Kevin Phillips has always said he views party ID as a lagging indicator. Let the Dems have some big wins this year and '08, and run the country well...then you'll start seeing people happy to identify themselves as Dems. In the wake of Smith/Hoover, people weren't that anxious to call themselves Democrats in 1930, either; by 1934/36, they were alot more vocal.

The political gallop to the November finish line is heating up and the race is certain to tighten. Get ready folks, we’ve just rounded the final turn and we’re now headed into the homestretch and that horse making a big push on the Democrats’ right flank is none other than the GOP’s Secretariat, Karl Rove. With his legal troubles apparently behind him, Rove seems to be focused like a laser on once again wearing the floral blanket. In his most recent public appearance in Ohio, Rove reiterated the talking points of the strategy upon which the GOP intends to run.

Mr. Rove, a White House adviser and the architect of Mr. Bush’s winning presidential campaigns, peppered Democrats on taxes and national security, invoked the Sept. 11, 2001, terrorist attacks, and called the Iraq war “the heart of the battle” in a global war against “Islamic fascists.”

The 20-minute speech echoed Mr. Bush’s 2004 campaign themes. He said Mr. Bush would not abandon the war and said of terrorists to the audience: “Who thinks if we come home, that they’re not going to follow us?”

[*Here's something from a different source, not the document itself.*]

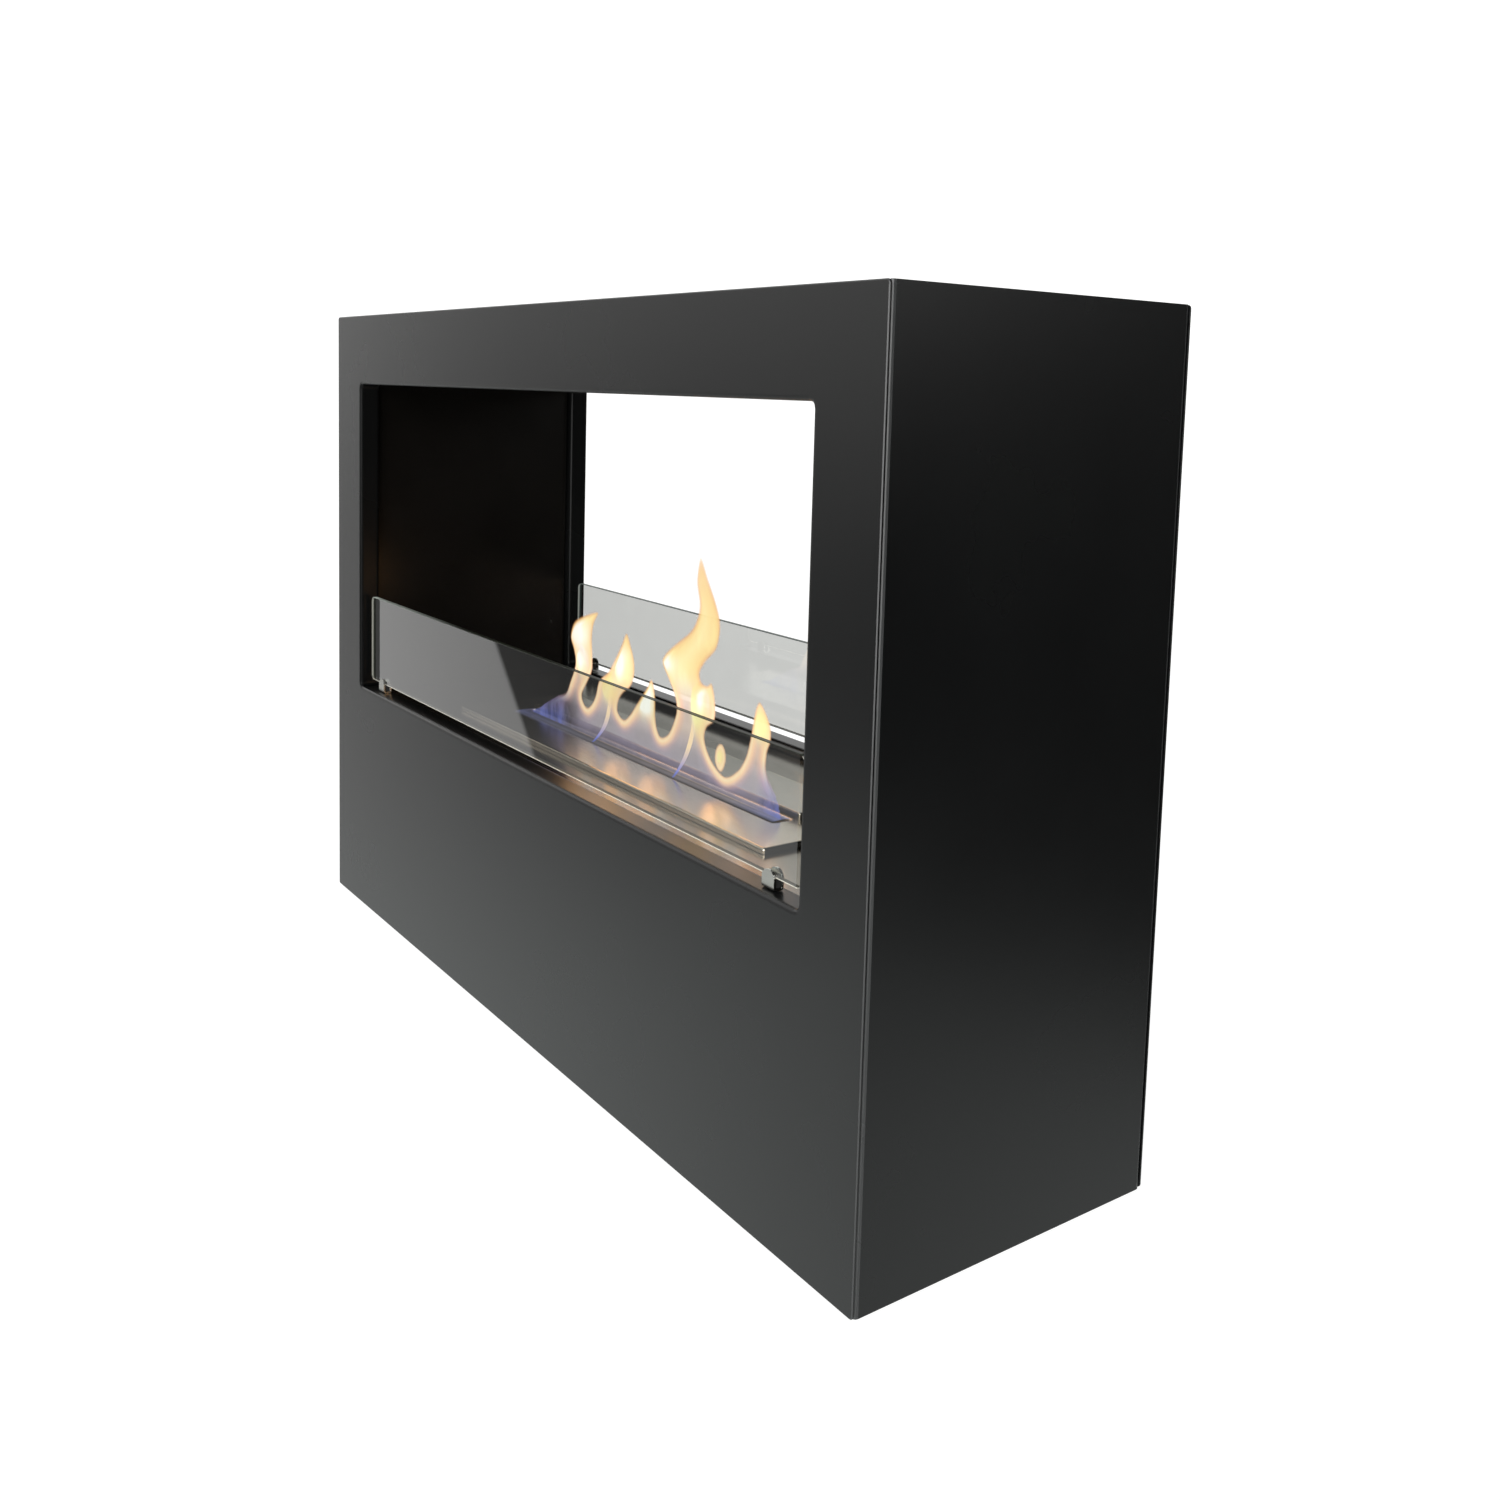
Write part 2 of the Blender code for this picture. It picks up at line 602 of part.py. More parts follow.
def burner_top_plate():
    """The stainless plate: a rim turned down all round and a collar turned down in the slot."""
    outer_path = [(0.0, FIT_GAP), (0.0, PLATE_TOP), (-BURNER_CORNER_RADIUS, PLATE_TOP)]
    outer = folded_sheet(outer_path, BURNER_SHEET, BURNER_BEND_RADIUS)
    slot_path = [(BURNER_BEND_RADIUS, PLATE_TOP), (0.0, PLATE_TOP), (0.0, PLATE_TOP - COLLAR_DEPTH)]
    collar = folded_sheet(slot_path, BURNER_SHEET, BURNER_BEND_RADIUS)
    half = len(outer) // 2
    outer_face = outer[:half - 1]
    outer_back = outer[half + 1:]
    slot_rings = pan_rings(
        SLOT_LENGTH / 2, SLOT_WIDTH / 2, SLOT_CORNER_RADIUS, collar[1:-1], (0.0, SLOT_MIDDLE_Y))
    face_rings = pan_rings(BURNER_LENGTH / 2, BURNER_DEPTH / 2, BURNER_CORNER_RADIUS, outer_face)
    back_rings = pan_rings(BURNER_LENGTH / 2, BURNER_DEPTH / 2, BURNER_CORNER_RADIUS, outer_back)
    plate = piece_from_rings(
        "burner_top_plate", "brushed_stainless", face_rings + slot_rings + back_rings, closed=True)
    carve(plate, [guide_slot_rings(x) for x in guide_places()])
    return plate


def guide_places():
    """Where the cover's guide studs stand along it."""
    reach = COVER_LENGTH / 2 - GUIDE_END_INSET
    return (-reach, reach)


def guide_slot_rings(x):
    """The tool for a short slot across the plate, as long as the cover's travel."""
    half_run = COVER_TRAVEL / 2
    profile = [(0.0, PLATE_UNDERSIDE - CUT_OVERRUN), (0.0, PLATE_TOP + CUT_OVERRUN)]
    return pan_rings(
        GUIDE_SLOT_RADIUS, half_run + GUIDE_SLOT_RADIUS, GUIDE_SLOT_RADIUS - FIT_GAP,
        profile, (x, COVER_MIDDLE_Y - half_run))


def burner_tank():
    """The fuel tank: a deep pan with a narrow flange under the top plate."""
    path = [
        (-TANK_CORNER_RADIUS, TANK_FLOOR),
        (0.0, TANK_FLOOR),
        (0.0, TANK_TOP - BURNER_SHEET),
        (TANK_FLANGE, TANK_TOP - BURNER_SHEET),
    ]
    section = folded_sheet(path, BURNER_SHEET, TANK_BEND_RADIUS)[1:-1]
    rings = pan_rings(TANK_LENGTH / 2, TANK_WIDTH / 2, TANK_CORNER_RADIUS, section)
    return piece_from_rings("burner_tank", "brushed_stainless", rings)


def ceramic_wool_pad():
    """The absorbent block that fills the lower part of the tank."""
    half_x = TANK_LENGTH / 2 - BURNER_SHEET - TANK_BEND_RADIUS
    half_y = TANK_WIDTH / 2 - BURNER_SHEET - TANK_BEND_RADIUS
    rings = pan_rings(half_x, half_y, WOOL_CORNER_RADIUS, [(0.0, WOOL_BOTTOM), (0.0, WOOL_TOP)])
    return piece_from_rings("ceramic_wool_pad", "ceramic_wool", rings)


def wool_retainer():
    """The perforated sheet that holds the wool down under the slot."""
    half_x = TANK_LENGTH / 2 - BURNER_SHEET - FIT_GAP
    half_y = TANK_WIDTH / 2 - BURNER_SHEET - FIT_GAP
    bottom = WOOL_TOP + FIT_GAP
    profile = [(0.0, bottom), (0.0, bottom + RETAINER_SHEET)]
    rings = pan_rings(half_x, half_y, WOOL_CORNER_RADIUS, profile)
    retainer = piece_from_rings("wool_retainer", "brushed_stainless", rings)
    columns = int((SLOT_LENGTH - 2 * RETAINER_HOLE_RADIUS) / RETAINER_HOLE_PITCH) + 1
    length = 2 * RETAINER_SHEET + CUT_OVERRUN
    holes = []
    for row in centred_row(RETAINER_ROWS, RETAINER_ROW_PITCH):
        for x in centred_row(columns, RETAINER_HOLE_PITCH):
            middle = (x, SLOT_MIDDLE_Y + row, bottom)
            holes.append(hole_rings(middle, RETAINER_HOLE_RADIUS, length, "Z"))
    carve(retainer, holes)
    return retainer


def burner_cover():
    """The cover that slides over the slot to put the flames out."""
    section = pan_section(COVER_HEIGHT, COVER_SHEET, COVER_BEND_RADIUS)
    profile = [(offset, COVER_HEIGHT - rise) for offset, rise in section]
    rings = pan_rings(COVER_LENGTH / 2, COVER_DEPTH / 2, COVER_CORNER_RADIUS, profile)
    return piece_from_rings("burner_cover", "brushed_stainless", rings)


def cover_guides():
    """Headed studs under the cover, which run in the plate's short slots."""
    head_top = -FIT_GAP - BURNER_SHEET - GUIDE_CLEARANCE
    profile = [
        (GUIDE_RADIUS, COVER_HEIGHT - COVER_SHEET - FIT_GAP),
        (GUIDE_RADIUS, head_top),
        (GUIDE_HEAD_RADIUS, head_top),
        (GUIDE_HEAD_RADIUS, head_top - GUIDE_HEAD_HEIGHT),
    ]
    guides = []
    for hand, x in zip(("left", "right"), guide_places()):
        guide = piece_from_rings(
            "cover_guide_" + hand, "brushed_stainless", turned_rings(profile, FIXING_SIDES), smooth=True)
        guide.location.x = x
        guides.append(guide)
    return guides


# Glass and clips

def glass_pane(name):
    """A toughened pane with round corners and ground arrises, upright about its own middle."""
    half_thickness = GLASS_THICKNESS / 2
    stations = (
        (GLASS_ARRIS, -half_thickness),
        (0.0, GLASS_ARRIS - half_thickness),
        (0.0, half_thickness - GLASS_ARRIS),
        (GLASS_ARRIS, half_thickness),
    )
    rings = []
    for inset, depth in stations:
        plan = rounded_rectangle(
            GLASS_LENGTH / 2 - inset, GLASS_HEIGHT / 2 - inset, GLASS_CORNER_RADIUS - inset)
        rings.append([(x, depth, z) for x, z in plan])
    return piece_from_rings(name, "clear_glass", rings)


def glass_clip(name):
    """A polished U-shaped clip with arched ears; its foot's middle is its origin."""
    outer_y = CLIP_INNER + CLIP_SHEET
    path = [(-outer_y, CLIP_HEIGHT), (-outer_y, 0.0), (outer_y, 0.0), (outer_y, CLIP_HEIGHT)]
    section = folded_sheet(path, CLIP_SHEET, CLIP_BEND_RADIUS)
    clip = piece_from_rings(
        name, "polished_stainless", prism_rings(section, -CLIP_WIDTH / 2, CLIP_WIDTH / 2, "X"))
    reach = outer_y + CUT_OVERRUN
    carve(clip, [prism_rings(arch_outline(), -reach, reach, "Y")], "INTERSECT")
    hole_length = 2 * CLIP_SHEET + CUT_OVERRUN
    carve(clip, [hole_rings((0.0, 0.0, 0.0), SCREW_HOLE_RADIUS, hole_length, "Z")])
    return clip


def arch_outline():
    """A clip's front view: straight sides and a half-round top."""
    radius = CLIP_WIDTH / 2 + FIT_GAP
    spring = CLIP_HEIGHT - radius
    outline = [(-radius, -CUT_OVERRUN), (radius, -CUT_OVERRUN)]
    for step in range(CLIP_ARCH_STEPS + 1):
        angle = math.pi * step / CLIP_ARCH_STEPS
        outline.append((radius * math.cos(angle), spring + radius * math.sin(angle)))
    return outline


def clip_pad(name):
    """The rubber block in a clip that the pane stands on."""
    half_x = CLIP_WIDTH / 2 - CLIP_PAD_MARGIN
    half_y = CLIP_INNER - FIT_GAP
    bottom = CLIP_FOOT + CLIP_SHEET + FIT_GAP
    rings = box_rings((-half_x, -half_y, bottom), (half_x, half_y, GLASS_BOTTOM - FIT_GAP))
    return piece_from_rings(name, "black_rubber", rings)


def make_glazing():
    """Both panes with their clips, pads and screws."""
    seat = OPENING_SILL - CASING_SHEET - FIT_GAP
    profile = screw_profile(CASING_SHEET + 2 * FIT_GAP + CLIP_SHEET)
    for where, way in (("front", -1.0), ("rear", 1.0)):
        y = way * GLASS_MIDDLE_Y
        lift_axis = joint_axis(where + "_glass_lift_axis", (0.0, y, GLASS_BOTTOM + GLASS_HEIGHT / 2))
        pane = glass_pane(where + "_glass")
        pane.parent = lift_axis
        for hand, x in zip(("left", "right"), clip_places()):
            place = "_".join((where, hand))
            glass_clip("glass_clip_" + place).location = (x, y, CLIP_FOOT)
            clip_pad("clip_pad_" + place).location = (x, y, 0.0)
            screw = piece_from_rings(
                "clip_screw_" + place, "zinc_plate", turned_rings(profile, FIXING_SIDES), smooth=True)
            screw.location = (x, y, seat)
            screw.rotation_euler.x = math.pi


def main():
    clear_scene()
    make_finishes()
    opening_panel("front_panel", 0.0)
    opening_panel("rear_panel", math.pi)
    side_panel("right_side_panel", 0.0)
    side_panel("left_side_panel", math.pi)
    casing_tray("top_panel", CABINET_HEIGHT, -1.0)
    base_panel()
    make_feet()
    make_firebox()
    liner_screws()
    make_burner()
    make_glazing()


main()
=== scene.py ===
"""Looks of the freestanding bioethanol fireplace: finishes, glass, flames and a plain studio."""

import math

import bmesh
import bpy
import numpy as np
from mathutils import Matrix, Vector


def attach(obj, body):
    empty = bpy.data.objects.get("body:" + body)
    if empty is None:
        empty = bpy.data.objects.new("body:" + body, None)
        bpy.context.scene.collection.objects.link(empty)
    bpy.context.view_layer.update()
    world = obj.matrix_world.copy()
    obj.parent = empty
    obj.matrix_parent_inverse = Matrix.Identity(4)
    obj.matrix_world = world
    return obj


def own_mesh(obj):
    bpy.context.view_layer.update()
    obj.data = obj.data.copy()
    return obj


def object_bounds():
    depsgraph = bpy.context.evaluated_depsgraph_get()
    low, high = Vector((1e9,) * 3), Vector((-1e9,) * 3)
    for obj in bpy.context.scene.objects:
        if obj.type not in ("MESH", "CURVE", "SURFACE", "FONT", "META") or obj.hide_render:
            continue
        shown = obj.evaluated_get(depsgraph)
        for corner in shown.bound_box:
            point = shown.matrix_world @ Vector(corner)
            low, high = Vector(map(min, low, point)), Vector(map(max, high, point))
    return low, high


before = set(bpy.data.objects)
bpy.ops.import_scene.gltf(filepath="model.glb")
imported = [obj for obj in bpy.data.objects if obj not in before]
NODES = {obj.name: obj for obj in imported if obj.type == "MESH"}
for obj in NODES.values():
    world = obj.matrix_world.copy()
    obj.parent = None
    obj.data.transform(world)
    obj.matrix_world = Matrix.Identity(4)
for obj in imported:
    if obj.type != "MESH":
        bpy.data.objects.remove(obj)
CAD_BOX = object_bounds()
MM = 0.001


def corners_of(name):
    """The lowest and the highest corner of a carried-over piece, to the micrometre."""
    spots = np.array([vertex.co for vertex in NODES[name].data.vertices])
    return spots.min(axis=0).round(6), spots.max(axis=0).round(6)


# Node helpers

def bare_material(name):
    """A node material with only its output; returns it with its tree and surface socket."""
    material = bpy.data.materials.new(name)
    material.use_nodes = True
    tree = material.node_tree
    tree.nodes.clear()
    output = tree.nodes.new("ShaderNodeOutputMaterial")
    return material, tree, output.inputs["Surface"]


def new_material(name):
    """A node material with its Principled shader."""
    material, tree, surface = bare_material(name)
    shader = tree.nodes.new("ShaderNodeBsdfPrincipled")
    tree.links.new(shader.outputs["BSDF"], surface)
    return material, tree, shader


def add(tree, kind, **values):
    """A node with its properties and named input values set."""
    node = tree.nodes.new(kind)
    for key, value in values.items():
        if key in node.inputs:
            node.inputs[key].default_value = value
        else:
            setattr(node, key, value)
    return node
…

The important thing to note in the 2006 strategy is a minor, though significant, shift in the GOP framing…a technique that has been the hallmark of their success. This week the President gave a candid answer to an oft asked question…on a topic that has been the source of repeated Democratic criticism. He was asked what Iraq had to do with 9/11 and he quickly replied, “Nothing”…but then went on to explain that he believes the lesson of 9/11 was that we must take threats seriously before they materialize.

Herein is the shift. Republicans realize that the conflation of Iraq and 9/11 is no longer the viable tool that it was during the 2002 and 2004 elections. In a classic counterintuitive Rovian shift, they have taken the Democratic strategy for 2006 and incorporated it into the GOP’s new framing. When Bush uttered “Nothing”, the revised strategy was revealed. Simply stated, the new GOP strategy is to incorporate the Democratic message into their revised rhetoric. This isn’t the first time that the Bush administration has co-opted the message of the opposition when it became apparent that they were perilously close to a position of checkmate.

Not only do they now want Democrats to make voters consider leaving Iraq, they will take it a step further and insist that voters consider the potential consequences and risks…once again invoking the power of terrorism in order to create voter doubt…all the while framing the Democrats as the object of that doubt. The goal is to make the doubt about leaving Iraq (the terror threat) greater than the dissatisfaction about the conduct of the war. Forcing voters to move beyond the GOP’s past poor performance is essential and can be achieved by refocusing voters on other more ominous potentialities.

Read the full article here:

www.thoughttheater.com

Rove is given far too much credit for taking lemons and making them into someting totally unpalatable.